--- START OF Information provided ---
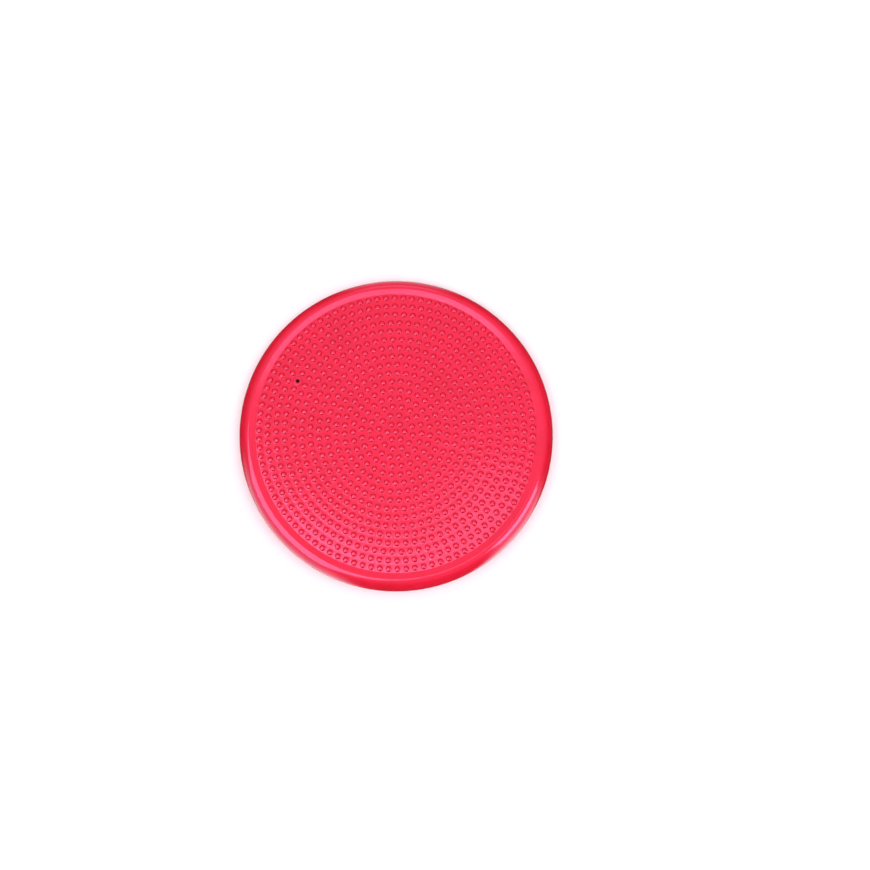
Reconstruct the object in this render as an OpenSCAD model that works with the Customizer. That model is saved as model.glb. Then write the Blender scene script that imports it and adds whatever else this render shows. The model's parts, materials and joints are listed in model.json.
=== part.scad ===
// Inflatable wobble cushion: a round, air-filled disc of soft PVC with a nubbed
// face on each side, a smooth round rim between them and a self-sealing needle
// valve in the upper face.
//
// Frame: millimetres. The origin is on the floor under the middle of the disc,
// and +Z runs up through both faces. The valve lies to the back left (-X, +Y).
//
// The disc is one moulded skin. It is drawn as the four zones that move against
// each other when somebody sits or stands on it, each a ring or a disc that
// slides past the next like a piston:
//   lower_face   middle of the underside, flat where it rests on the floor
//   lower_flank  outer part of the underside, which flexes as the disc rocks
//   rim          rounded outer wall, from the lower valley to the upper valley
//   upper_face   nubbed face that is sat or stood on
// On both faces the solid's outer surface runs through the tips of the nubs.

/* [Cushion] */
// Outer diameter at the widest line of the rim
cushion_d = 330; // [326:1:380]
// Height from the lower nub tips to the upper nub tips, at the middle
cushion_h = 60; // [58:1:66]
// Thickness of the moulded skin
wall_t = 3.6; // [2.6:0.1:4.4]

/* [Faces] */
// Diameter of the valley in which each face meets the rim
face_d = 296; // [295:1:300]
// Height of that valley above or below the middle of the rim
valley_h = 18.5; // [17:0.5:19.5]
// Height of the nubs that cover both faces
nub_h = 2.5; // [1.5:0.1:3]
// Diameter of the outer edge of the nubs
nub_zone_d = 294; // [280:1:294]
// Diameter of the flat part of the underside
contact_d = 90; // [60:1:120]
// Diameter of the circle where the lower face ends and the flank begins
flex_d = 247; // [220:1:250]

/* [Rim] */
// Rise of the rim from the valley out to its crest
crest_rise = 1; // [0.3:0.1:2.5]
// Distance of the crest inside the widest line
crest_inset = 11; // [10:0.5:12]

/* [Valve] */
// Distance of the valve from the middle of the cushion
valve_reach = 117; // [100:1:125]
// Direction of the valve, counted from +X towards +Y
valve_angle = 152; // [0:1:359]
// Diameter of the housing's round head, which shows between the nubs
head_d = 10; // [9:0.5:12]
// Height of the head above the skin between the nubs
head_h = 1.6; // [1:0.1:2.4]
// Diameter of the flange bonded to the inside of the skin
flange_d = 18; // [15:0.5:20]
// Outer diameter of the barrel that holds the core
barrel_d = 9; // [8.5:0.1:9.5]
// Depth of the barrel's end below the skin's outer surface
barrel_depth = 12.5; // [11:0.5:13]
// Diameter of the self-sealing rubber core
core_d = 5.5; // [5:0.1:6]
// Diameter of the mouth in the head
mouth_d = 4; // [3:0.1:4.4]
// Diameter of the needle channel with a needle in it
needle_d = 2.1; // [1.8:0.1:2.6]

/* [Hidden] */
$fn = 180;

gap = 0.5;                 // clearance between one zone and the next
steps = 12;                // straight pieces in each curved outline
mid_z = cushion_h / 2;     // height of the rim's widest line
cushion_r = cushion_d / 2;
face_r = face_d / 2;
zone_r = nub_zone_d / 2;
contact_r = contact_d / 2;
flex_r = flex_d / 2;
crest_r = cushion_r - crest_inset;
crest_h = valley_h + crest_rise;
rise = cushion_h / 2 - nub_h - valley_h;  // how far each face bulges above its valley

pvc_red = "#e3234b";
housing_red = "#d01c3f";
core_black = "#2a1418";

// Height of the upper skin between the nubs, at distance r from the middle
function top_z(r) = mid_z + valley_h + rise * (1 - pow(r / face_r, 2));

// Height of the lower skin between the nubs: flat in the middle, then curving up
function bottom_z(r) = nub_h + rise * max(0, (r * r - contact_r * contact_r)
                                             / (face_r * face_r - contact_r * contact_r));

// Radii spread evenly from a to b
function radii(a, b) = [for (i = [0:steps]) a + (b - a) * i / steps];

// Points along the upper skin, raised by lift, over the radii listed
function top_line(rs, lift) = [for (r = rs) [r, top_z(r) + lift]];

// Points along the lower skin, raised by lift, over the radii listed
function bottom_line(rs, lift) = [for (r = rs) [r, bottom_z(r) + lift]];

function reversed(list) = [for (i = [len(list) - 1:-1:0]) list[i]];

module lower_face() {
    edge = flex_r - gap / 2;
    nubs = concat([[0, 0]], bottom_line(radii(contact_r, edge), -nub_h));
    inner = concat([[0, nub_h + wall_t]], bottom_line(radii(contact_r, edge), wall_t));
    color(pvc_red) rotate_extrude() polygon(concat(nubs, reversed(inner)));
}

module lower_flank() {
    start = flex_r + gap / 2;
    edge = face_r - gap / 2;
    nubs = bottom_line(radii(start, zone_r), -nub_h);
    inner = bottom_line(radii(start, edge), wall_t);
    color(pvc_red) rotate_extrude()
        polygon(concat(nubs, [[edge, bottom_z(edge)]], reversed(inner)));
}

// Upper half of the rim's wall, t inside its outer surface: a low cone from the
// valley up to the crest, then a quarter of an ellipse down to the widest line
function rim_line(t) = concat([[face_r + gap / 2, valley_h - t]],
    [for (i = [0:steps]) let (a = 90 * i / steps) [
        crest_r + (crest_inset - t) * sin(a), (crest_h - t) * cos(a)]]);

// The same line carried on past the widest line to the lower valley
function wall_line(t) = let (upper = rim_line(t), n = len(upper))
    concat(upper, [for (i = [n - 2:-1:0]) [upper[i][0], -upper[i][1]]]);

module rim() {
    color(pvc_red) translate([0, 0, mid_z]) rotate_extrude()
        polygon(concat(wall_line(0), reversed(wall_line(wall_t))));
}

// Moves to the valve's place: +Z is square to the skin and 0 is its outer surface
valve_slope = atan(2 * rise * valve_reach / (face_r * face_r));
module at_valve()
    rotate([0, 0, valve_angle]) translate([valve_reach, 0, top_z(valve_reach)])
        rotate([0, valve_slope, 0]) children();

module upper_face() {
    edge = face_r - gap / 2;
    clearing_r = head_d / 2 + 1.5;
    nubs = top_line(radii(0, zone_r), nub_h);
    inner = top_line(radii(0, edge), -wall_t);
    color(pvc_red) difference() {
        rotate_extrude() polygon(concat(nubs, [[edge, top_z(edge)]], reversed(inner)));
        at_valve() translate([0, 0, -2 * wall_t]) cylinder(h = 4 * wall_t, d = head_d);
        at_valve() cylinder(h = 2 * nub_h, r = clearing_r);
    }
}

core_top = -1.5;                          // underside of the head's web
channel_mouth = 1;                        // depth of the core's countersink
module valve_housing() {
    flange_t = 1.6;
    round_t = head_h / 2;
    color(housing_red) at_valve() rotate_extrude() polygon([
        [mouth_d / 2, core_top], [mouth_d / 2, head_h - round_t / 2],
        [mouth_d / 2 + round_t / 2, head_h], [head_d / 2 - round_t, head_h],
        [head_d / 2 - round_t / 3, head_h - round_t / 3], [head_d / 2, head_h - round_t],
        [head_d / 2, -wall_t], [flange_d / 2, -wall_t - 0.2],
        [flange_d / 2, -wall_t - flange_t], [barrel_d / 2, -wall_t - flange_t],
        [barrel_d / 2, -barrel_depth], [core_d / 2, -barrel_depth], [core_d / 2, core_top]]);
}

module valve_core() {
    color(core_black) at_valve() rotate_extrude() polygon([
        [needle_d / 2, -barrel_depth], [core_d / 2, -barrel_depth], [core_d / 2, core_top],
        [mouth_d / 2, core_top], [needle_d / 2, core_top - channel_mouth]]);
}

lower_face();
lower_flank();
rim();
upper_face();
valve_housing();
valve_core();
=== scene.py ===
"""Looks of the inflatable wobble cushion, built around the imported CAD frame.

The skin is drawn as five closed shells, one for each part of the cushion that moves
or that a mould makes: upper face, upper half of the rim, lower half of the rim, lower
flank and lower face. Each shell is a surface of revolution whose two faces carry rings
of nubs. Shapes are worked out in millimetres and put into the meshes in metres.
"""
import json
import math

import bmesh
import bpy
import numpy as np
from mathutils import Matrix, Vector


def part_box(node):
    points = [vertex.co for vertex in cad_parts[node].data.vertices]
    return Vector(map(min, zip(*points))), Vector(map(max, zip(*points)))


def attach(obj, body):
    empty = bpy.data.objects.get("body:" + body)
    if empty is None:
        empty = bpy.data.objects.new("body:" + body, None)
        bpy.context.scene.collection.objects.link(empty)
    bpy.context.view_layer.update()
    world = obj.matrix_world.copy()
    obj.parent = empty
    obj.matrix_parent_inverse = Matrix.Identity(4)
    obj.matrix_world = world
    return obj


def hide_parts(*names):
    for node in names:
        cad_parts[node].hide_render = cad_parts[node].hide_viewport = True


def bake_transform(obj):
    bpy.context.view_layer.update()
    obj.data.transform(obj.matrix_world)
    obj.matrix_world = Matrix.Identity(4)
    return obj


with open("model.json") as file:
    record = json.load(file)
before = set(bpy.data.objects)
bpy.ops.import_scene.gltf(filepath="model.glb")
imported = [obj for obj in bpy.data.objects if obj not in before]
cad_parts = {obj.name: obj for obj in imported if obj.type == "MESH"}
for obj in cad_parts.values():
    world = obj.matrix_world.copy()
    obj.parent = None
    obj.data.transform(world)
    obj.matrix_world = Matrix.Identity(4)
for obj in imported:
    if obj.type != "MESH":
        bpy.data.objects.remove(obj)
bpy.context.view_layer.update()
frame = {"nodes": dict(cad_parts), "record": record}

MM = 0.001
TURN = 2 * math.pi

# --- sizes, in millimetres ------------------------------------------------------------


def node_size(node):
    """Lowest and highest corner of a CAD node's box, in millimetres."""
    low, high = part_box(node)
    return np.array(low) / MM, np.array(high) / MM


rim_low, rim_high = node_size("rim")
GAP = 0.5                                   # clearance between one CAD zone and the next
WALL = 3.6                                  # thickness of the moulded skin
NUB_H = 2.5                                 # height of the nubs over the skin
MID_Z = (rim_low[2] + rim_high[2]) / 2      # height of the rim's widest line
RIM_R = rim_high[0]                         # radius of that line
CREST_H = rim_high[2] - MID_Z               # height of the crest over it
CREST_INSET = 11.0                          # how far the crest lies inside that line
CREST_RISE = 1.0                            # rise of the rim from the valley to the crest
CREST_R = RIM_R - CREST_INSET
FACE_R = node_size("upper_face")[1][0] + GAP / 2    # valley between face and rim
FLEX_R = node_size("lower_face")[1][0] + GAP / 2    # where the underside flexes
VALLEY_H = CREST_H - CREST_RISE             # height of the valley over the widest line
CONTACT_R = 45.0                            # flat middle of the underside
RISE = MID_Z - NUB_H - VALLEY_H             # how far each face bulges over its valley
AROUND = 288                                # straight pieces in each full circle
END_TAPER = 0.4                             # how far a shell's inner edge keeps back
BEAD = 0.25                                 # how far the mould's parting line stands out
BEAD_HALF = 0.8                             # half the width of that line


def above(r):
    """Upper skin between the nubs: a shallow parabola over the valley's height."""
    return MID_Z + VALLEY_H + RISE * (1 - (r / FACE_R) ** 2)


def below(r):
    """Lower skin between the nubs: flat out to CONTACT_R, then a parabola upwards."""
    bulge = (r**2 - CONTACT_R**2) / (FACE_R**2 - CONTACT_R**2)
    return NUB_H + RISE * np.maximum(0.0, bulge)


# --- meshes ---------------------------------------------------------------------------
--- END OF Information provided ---
> [Requirement]: Write down exactly the span of lines above from the one containing "core_top = -1.5;" to the one containing "bpy.context.scene.collection.objects.link(empty)", both ends included.

> [Completed exercise]:
core_top = -1.5;                          // underside of the head's web
channel_mouth = 1;                        // depth of the core's countersink
module valve_housing() {
    flange_t = 1.6;
    round_t = head_h / 2;
    color(housing_red) at_valve() rotate_extrude() polygon([
        [mouth_d / 2, core_top], [mouth_d / 2, head_h - round_t / 2],
        [mouth_d / 2 + round_t / 2, head_h], [head_d / 2 - round_t, head_h],
        [head_d / 2 - round_t / 3, head_h - round_t / 3], [head_d / 2, head_h - round_t],
        [head_d / 2, -wall_t], [flange_d / 2, -wall_t - 0.2],
        [flange_d / 2, -wall_t - flange_t], [barrel_d / 2, -wall_t - flange_t],
        [barrel_d / 2, -barrel_depth], [core_d / 2, -barrel_depth], [core_d / 2, core_top]]);
}

module valve_core() {
    color(core_black) at_valve() rotate_extrude() polygon([
        [needle_d / 2, -barrel_depth], [core_d / 2, -barrel_depth], [core_d / 2, core_top],
        [mouth_d / 2, core_top], [needle_d / 2, core_top - channel_mouth]]);
}

lower_face();
lower_flank();
rim();
upper_face();
valve_housing();
valve_core();
=== scene.py ===
"""Looks of the inflatable wobble cushion, built around the imported CAD frame.

The skin is drawn as five closed shells, one for each part of the cushion that moves
or that a mould makes: upper face, upper half of the rim, lower half of the rim, lower
flank and lower face. Each shell is a surface of revolution whose two faces carry rings
of nubs. Shapes are worked out in millimetres and put into the meshes in metres.
"""
import json
import math

import bmesh
import bpy
import numpy as np
from mathutils import Matrix, Vector


def part_box(node):
    points = [vertex.co for vertex in cad_parts[node].data.vertices]
    return Vector(map(min, zip(*points))), Vector(map(max, zip(*points)))


def attach(obj, body):
    empty = bpy.data.objects.get("body:" + body)
    if empty is None:
        empty = bpy.data.objects.new("body:" + body, None)
        bpy.context.scene.collection.objects.link(empty)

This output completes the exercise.